Now, being an insider, I knew that the stage extensions on either side were full of players waiting for their cues, including Sydney. First, rabbits and other underground creatures emerged stage left and we could see Sydney's flashlight under stage right and it began with a bang, a song and several major characters. It was incandescent! Ebullient! And more than Sooty's Magic Wonder Show, had humanoids galore, all of whom I knew. For some reason I concentrated on the mistakes made by my fellow Thespians and Bud concentrated on how newcomer Harry had a bigger part than me but we jigged along to the songs and I knew all the words and in the interval I bought ice cream.
At the beginning of the second half, several small actors sing 'Silent Night' to denote that it's Christmas time as Toad of Toad Hall languishes in Jail. I knew this so approached the group to say hello and Sydney was pleased to see me.
In the audience, loads of very little people sat transfixed by the ongoing spectacle and a bodacious spectacle it is, with laughs and running around and some inventive costume changes where shoes don't quite fit and it took the horse a long time to help Toad into his cross-dressing escape suit. Cyril Proudbottom the horse is one of the best characters and has a lot in common with Marvin the Paranoid Android with his world-weary attitude and series of menial jobs. Badger has 3 different accents, some running concurrently and the dancers may not add much to the plotline itself but boy, they're good.
All in all, a triumph of set construction, colourful costumery and able performances from people of all heights and ages, 10/10, would go again. Could benefit from a larger, drunker audience less concerned with their cellphones and more concerned with joining in with the fist-waving and the clapping and the woo-ooing, like the little 4 year-old ginger kid at the front, who was the clear winner in my opinion with the running on stage and dancing strangely at half-time, even though I told him to get off. You could be part of that drunken audience. Buy tickets now. It's totally worth it.
Wednesday, 12 April 2017
Opening Night
The play itself is 2 hours long including the 20 minute intermission so technically actually, performance days will be shorter than rehearsal days. I'm in 7 performances (including an extra one where I'm covering for an absentee): what a way to earn a Scout Badge.
Getting to the theatre at noon, we asked when the lunch break was, and it was right now. So we walked to the Co-Op and I found some melon and sandwiches and soss rolls and I sat with 1000 twittering girls on the bleachers outside the theatre, in the sun.
For the first session we discovered who hadn't learnt their cue lines and dances and who had to be prodded from offstage when they forgot to move or speak or smile or do anything at all. A lot of it was Child B (it's always Child B).
But the relatively short Final Dress Rehearsal was over at 5 and I walked to the Hard and sat blinking in the sun watching ferries ferrying and pigeons trying to nick my sandwiches and Japanese tourists with cameras bigger than their heads and had a welcome break in different surroundings, it's not a bad old place sometimes. Some people tried to get me to go paintballing, but you know, busy.

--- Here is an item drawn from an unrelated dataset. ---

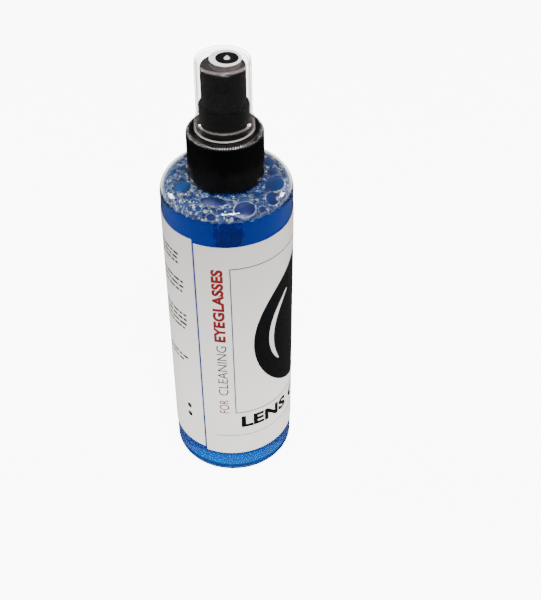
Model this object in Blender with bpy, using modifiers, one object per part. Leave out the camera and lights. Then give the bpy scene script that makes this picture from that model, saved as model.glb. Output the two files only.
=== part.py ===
"""Lens cleaning spray: a clear round bottle of blue liquid with a fine-mist pump.

Metres, +Z up.  The origin is the centre of the bottle's base on its standing plane, the bottle's
axis is +Z and the nozzle faces -Y.  Run with: blender --background --python part.py
"""

import math

import bmesh
import bpy

# ---------------------------------------------------------------- driving dimensions
CONTACT_GAP = 0.0003           # between pieces that rest on or slide in each other

# bottle
BOTTLE_RADIUS = 0.0240
BOTTLE_WALL = 0.0007
BOTTLE_FLOOR = 0.0012
BODY_HEIGHT = 0.1293           # top of the straight wall
SHOULDER_RADIUS = 0.0060
SHOULDER_SLOPE = math.radians(3.0)
BASE_EDGE_RADIUS = 0.0024
STANDING_RING_WIDTH = 0.0030
PUSH_UP_HEIGHT = 0.0025        # hollow under the base
PUSH_UP_BEND = 0.6             # where the hollow bends: share of its radius,
PUSH_UP_BEND_RISE = 0.75       # and share of its height there
NECK_RADIUS = 0.01095
NECK_WALL = 0.00155
NECK_HEIGHT = 0.0150           # shoulder to rim
NECK_FILLET = 0.0008

# screw thread, 24/410 finish
THREAD_PITCH = 0.003175
THREAD_SECTION = 0.00075       # radius of the rounded ridge
THREAD_HEIGHT = 0.0009         # ridge crest above its wall
THREAD_TURNS = 1.3
THREAD_END_BELOW_RIM = 0.0017
THREAD_TIP = 0.45              # section at the ridge's ends, as a share
THREAD_TIP_GROWTH = 0.2        # added at each step from the end

# label
LABEL_BOTTOM = 0.0118
LABEL_TOP_GAP = 0.0085         # below the straight wall's top
LABEL_THICKNESS = 0.00015
LABEL_GAP = 0.00010            # adhesive between label and bottle
LABEL_SEAM = 0.0005            # open butt seam
LABEL_SEAM_ANGLE = math.radians(-30.0)  # from the front, towards the left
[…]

The performance was great and I was epic of course and we saw Badger for the first time because all along he's been the director. We listen for our cues downstairs on a baby monitor and one of the rabbits was shouting much louder than the rest, nobody fell off stage and we all got out a bit early because we were quicker. There were about 60 in the audience and tomorrow, I'll be one of them! I was pooped. So I sang the poop song (highlight of the show) and hit the sack at 11.